Even so, astronomers hope further observations using NASA’s James Webb Space Telescope and Chandra X-ray Observatory could eliminate any lingering doubts. “Much more data is needed to pinpoint this hypothesis,” says study co-author Maria Luísa Buzzo, a Ph.D. candidate at the Swinburne University of Technology in Australia. “We need additional data to confirm this scenario and to decrease the uncertainties on the nature of the [stellar stream] feature,” she says. Erin Bonning, an astronomer at Emory University, who was not involved with the work, agrees. “You’d want to see the direct gravitational effects of a compact, massive object,” she says.

Such effects are crucial for explaining how something weighing millions or billions of suns can be kicked out of a galaxy in the first place. Astronomers have long known that big galaxies can grow from collisions and mergers of smaller ones. Giant galaxies can merge with one another, too, forcing the black holes at their respective centers into close proximity. “We don’t know very well what happens next,” van Dokkum says. “Over 50 years ago it was proposed that sometimes these black holes could be dislodged from the center in the aftermath and even flung out of galaxies altogether. This observation seems to confirm that idea, giving us insight into what happens when arguably the most awesome objects in the universe come together.”

If two black holes become locked in a gravitational dance and then a third crashes in, the resulting instability can hurl one of the trio away at sufficient speed to exit the host galaxy entirely. Another possibility is that, rather than three black holes scattering off one another like billiards, two coming together as one could suffice. “The second channel involves two black holes merging and emitting gravitational [waves],” says Avi Loeb, an astrophysicist at Harvard University, who was not involved with the paper. “When they plunge toward each other, the [gravitational waves] will have a preferred direction in the common case when the two black holes do not have identical masses. As a result, the merger remnant will recoil in the opposite direction to conserve momentum.”

How exactly supermassive black holes manage to reach intergalactic space may have important implications for the host galaxies they leave behind. For instance, the black holes may suppress—or promote—further bouts of star formation. Finding more of them whizzing across the cosmos could thus give researchers a powerful new tool to learn more about how galaxies are born, grow and even eventually die. The curious specifics of this latest candidate—serendipitously spied as a starry “scratch” on a Hubble image—lead Bonning and other experts to suspect that evidence for other similar escapees may already exist, as-yet-unnoticed and awaiting discovery in other data sets.

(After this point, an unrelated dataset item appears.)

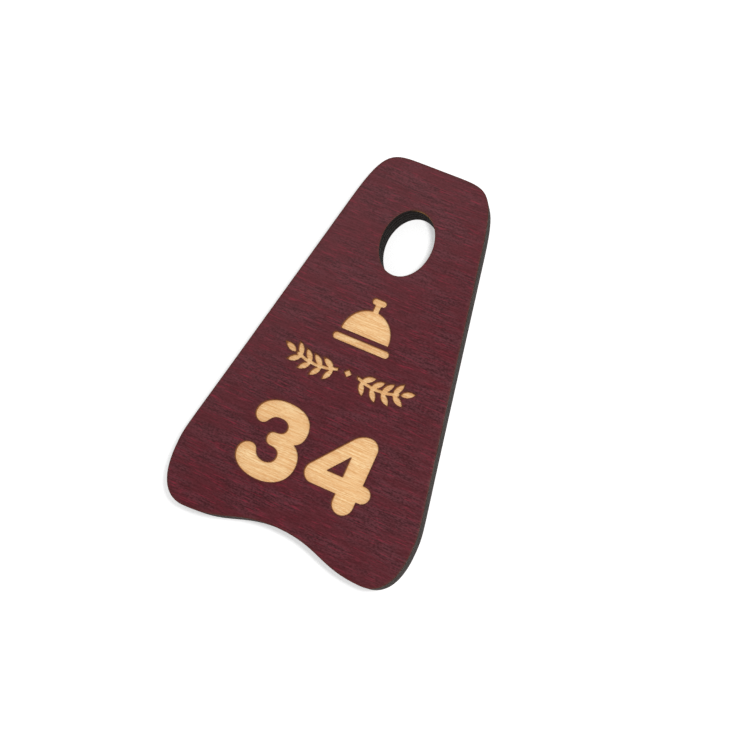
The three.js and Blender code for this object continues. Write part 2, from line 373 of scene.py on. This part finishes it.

“If this is actually what’s happening, and if this is common enough, you can just go and systematically search for this kind of thing,” Bonning says. Augmented by machine learning to pick out the telltale streaks, future panoramic surveys from upcoming facilities such as NASA’s Nancy Grace Roman Space Telescope and the ground-based Vera C. Rubin Observatory could perhaps reveal a treasure trove of these objects—each, in Bonning’s words, “a needle in a haystack that you can’t see.”